9. Daily Express Building

Express Building

You would probably think this building doesn’t deserve to be on the list, it is just another glass building. But it is a glass building that was built in 1939 and was a very radical design for that period, many people would not believe the building is from the 1930s. The building was designed by SIr Owen Williams and as the name suggests the building was originally built for The Daily Express. It was home to the newspaper until the 1990s and the building was converted into offices and accommodation.

10. Urbis

Urbis

Urbis is one of Manchester’s modern glass buildings that was designed by the architect Ian Simpson. Opened in 2002, Urbis is located in Cathedral Gardens which was one of the areas that underwent redevelopment after the 1996 IRA bombing of Manchester.

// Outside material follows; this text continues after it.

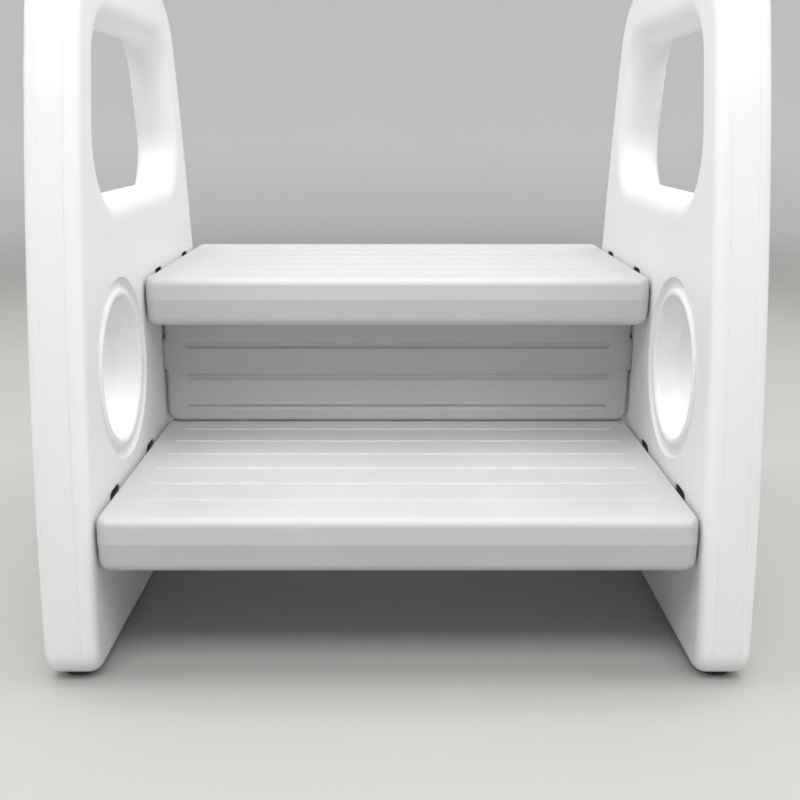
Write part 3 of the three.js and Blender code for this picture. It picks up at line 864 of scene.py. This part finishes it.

Although visually appealing, the building was under-utilised during its first few years and it wasn’t until the National Football Museum moved into the building in 2012 that it began to serve a real purpose.

11. Beetham Tower

Beetham Tower

Beetham Tower is instantly recognisable because at 47 storeys high it is the highest building in Manchester. The tower was designed by Ian Simpson and was built between 2004 and 2006 and is home to apartments and the Hilton hotel.

As we can see, Manchester is now a mixture of new and old. Glass and steel has now replaced brick and ornate masonry as the building materials of choice. Let’s just hope that in 100 years’ time, people are just as impressed with the our modern buildings like we are of the ones from 100 years ago.